■ Task: Which lines run from the first one up to and including the one with "bpy.context.scene.collection.objects.link(lamp)"? Print exactly those.

■ Source material:
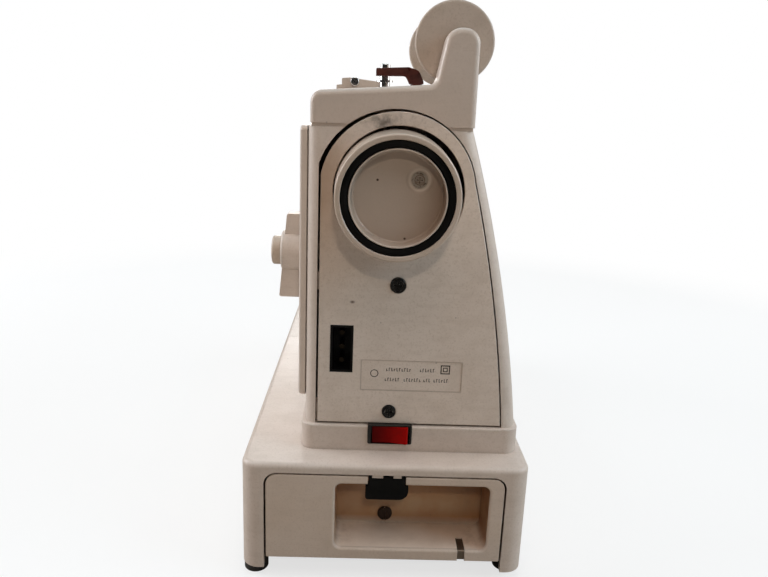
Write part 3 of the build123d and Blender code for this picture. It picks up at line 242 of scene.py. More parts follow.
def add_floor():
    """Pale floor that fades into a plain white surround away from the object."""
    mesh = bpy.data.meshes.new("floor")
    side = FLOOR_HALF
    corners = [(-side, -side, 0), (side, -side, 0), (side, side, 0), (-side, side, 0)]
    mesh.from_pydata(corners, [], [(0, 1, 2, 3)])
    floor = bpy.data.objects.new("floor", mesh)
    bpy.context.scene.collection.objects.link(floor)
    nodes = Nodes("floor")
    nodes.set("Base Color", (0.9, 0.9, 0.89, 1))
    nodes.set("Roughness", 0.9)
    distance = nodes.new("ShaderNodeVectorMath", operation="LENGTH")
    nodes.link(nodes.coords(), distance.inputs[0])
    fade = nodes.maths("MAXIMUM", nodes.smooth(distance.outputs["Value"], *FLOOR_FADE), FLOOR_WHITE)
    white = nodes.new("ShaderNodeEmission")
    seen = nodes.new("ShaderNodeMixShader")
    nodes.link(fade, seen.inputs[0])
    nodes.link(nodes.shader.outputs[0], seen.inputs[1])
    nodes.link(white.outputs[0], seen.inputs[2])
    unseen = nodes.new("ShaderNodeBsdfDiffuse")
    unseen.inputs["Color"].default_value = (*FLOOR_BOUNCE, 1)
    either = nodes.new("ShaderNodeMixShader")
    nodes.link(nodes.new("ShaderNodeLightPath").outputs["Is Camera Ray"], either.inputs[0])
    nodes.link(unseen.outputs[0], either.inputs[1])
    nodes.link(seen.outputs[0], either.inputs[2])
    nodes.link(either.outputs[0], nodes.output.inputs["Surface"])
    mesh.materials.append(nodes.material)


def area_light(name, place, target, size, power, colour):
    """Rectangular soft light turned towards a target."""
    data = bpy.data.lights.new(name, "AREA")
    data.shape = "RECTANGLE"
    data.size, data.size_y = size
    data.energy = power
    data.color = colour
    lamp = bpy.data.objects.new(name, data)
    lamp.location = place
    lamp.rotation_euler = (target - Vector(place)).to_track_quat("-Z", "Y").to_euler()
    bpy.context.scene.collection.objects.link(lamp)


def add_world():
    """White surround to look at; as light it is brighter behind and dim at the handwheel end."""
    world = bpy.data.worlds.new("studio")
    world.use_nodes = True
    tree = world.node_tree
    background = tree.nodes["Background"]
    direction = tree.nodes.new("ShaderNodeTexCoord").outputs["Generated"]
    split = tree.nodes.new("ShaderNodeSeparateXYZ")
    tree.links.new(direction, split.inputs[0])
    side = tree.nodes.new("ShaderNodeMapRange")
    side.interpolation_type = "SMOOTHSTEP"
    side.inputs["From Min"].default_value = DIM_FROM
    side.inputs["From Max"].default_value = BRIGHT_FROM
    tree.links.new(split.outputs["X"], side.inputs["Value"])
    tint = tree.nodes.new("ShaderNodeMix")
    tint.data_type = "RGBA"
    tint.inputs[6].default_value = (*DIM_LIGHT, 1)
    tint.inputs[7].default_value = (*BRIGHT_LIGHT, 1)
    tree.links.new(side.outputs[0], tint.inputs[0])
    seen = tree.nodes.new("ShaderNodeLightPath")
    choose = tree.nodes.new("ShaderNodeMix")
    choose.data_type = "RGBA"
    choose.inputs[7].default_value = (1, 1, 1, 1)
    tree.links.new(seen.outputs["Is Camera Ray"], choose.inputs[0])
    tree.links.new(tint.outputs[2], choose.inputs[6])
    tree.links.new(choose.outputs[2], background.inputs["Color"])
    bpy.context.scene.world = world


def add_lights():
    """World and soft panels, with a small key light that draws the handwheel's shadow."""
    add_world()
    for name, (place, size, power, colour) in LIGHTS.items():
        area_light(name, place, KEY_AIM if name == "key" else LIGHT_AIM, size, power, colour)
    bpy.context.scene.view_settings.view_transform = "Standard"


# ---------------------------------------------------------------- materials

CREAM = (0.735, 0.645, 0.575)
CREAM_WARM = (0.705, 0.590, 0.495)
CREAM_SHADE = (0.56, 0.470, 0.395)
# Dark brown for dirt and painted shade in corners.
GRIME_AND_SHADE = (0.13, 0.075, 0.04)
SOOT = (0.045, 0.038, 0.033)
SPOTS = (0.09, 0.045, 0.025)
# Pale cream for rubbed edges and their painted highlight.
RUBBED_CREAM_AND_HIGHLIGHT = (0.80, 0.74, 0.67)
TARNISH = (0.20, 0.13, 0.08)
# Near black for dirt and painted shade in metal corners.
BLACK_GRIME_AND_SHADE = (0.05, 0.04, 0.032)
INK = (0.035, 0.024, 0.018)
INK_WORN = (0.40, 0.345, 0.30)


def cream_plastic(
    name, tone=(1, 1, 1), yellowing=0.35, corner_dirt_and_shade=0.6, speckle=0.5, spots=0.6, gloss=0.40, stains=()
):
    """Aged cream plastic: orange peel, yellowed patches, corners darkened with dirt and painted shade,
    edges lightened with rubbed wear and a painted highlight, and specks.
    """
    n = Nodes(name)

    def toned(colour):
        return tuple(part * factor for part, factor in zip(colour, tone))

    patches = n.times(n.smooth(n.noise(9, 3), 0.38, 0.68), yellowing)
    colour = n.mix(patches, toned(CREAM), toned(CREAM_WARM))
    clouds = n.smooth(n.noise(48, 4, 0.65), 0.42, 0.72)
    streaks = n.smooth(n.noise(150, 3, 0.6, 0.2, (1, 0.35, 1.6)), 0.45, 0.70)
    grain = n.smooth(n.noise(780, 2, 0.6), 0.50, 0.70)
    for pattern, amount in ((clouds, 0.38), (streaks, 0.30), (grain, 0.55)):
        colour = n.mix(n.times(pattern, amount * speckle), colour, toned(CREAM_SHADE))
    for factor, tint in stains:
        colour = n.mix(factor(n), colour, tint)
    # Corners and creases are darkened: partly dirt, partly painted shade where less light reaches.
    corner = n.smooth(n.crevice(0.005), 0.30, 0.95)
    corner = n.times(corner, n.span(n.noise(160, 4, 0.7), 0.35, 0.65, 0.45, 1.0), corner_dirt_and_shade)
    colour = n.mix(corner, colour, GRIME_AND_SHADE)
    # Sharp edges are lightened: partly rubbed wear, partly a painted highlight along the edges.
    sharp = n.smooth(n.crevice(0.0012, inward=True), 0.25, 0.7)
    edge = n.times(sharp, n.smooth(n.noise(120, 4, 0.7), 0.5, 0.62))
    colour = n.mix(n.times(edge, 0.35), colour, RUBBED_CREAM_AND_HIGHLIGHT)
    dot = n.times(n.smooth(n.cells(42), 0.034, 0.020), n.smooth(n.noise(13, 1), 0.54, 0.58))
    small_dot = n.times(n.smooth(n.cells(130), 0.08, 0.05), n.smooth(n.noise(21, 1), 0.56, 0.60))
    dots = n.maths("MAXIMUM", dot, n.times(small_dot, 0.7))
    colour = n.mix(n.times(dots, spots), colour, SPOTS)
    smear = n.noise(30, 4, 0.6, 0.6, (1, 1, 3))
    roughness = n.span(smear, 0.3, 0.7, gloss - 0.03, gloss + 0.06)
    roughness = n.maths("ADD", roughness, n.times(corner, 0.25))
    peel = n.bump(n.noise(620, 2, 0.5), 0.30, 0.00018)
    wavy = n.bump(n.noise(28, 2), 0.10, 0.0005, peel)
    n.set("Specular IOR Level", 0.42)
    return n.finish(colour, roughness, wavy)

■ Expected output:
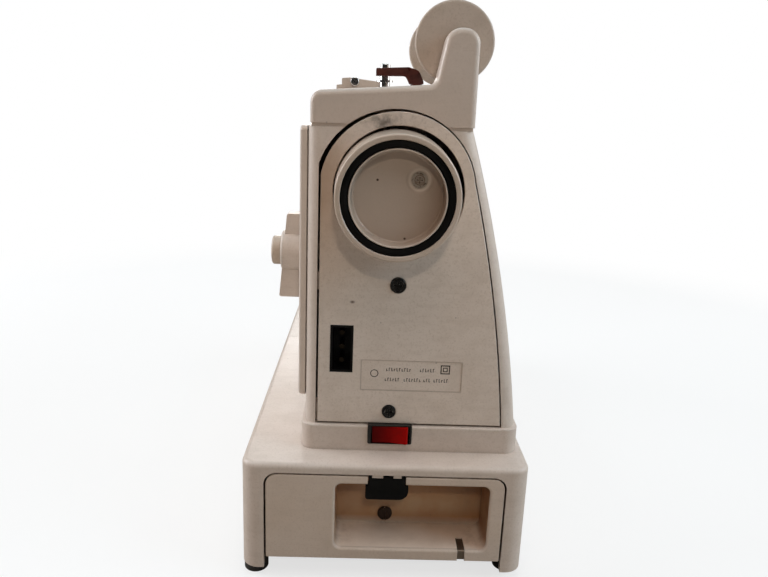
Write part 3 of the build123d and Blender code for this picture. It picks up at line 242 of scene.py. More parts follow.
def add_floor():
    """Pale floor that fades into a plain white surround away from the object."""
    mesh = bpy.data.meshes.new("floor")
    side = FLOOR_HALF
    corners = [(-side, -side, 0), (side, -side, 0), (side, side, 0), (-side, side, 0)]
    mesh.from_pydata(corners, [], [(0, 1, 2, 3)])
    floor = bpy.data.objects.new("floor", mesh)
    bpy.context.scene.collection.objects.link(floor)
    nodes = Nodes("floor")
    nodes.set("Base Color", (0.9, 0.9, 0.89, 1))
    nodes.set("Roughness", 0.9)
    distance = nodes.new("ShaderNodeVectorMath", operation="LENGTH")
    nodes.link(nodes.coords(), distance.inputs[0])
    fade = nodes.maths("MAXIMUM", nodes.smooth(distance.outputs["Value"], *FLOOR_FADE), FLOOR_WHITE)
    white = nodes.new("ShaderNodeEmission")
    seen = nodes.new("ShaderNodeMixShader")
    nodes.link(fade, seen.inputs[0])
    nodes.link(nodes.shader.outputs[0], seen.inputs[1])
    nodes.link(white.outputs[0], seen.inputs[2])
    unseen = nodes.new("ShaderNodeBsdfDiffuse")
    unseen.inputs["Color"].default_value = (*FLOOR_BOUNCE, 1)
    either = nodes.new("ShaderNodeMixShader")
    nodes.link(nodes.new("ShaderNodeLightPath").outputs["Is Camera Ray"], either.inputs[0])
    nodes.link(unseen.outputs[0], either.inputs[1])
    nodes.link(seen.outputs[0], either.inputs[2])
    nodes.link(either.outputs[0], nodes.output.inputs["Surface"])
    mesh.materials.append(nodes.material)


def area_light(name, place, target, size, power, colour):
    """Rectangular soft light turned towards a target."""
    data = bpy.data.lights.new(name, "AREA")
    data.shape = "RECTANGLE"
    data.size, data.size_y = size
    data.energy = power
    data.color = colour
    lamp = bpy.data.objects.new(name, data)
    lamp.location = place
    lamp.rotation_euler = (target - Vector(place)).to_track_quat("-Z", "Y").to_euler()
    bpy.context.scene.collection.objects.link(lamp)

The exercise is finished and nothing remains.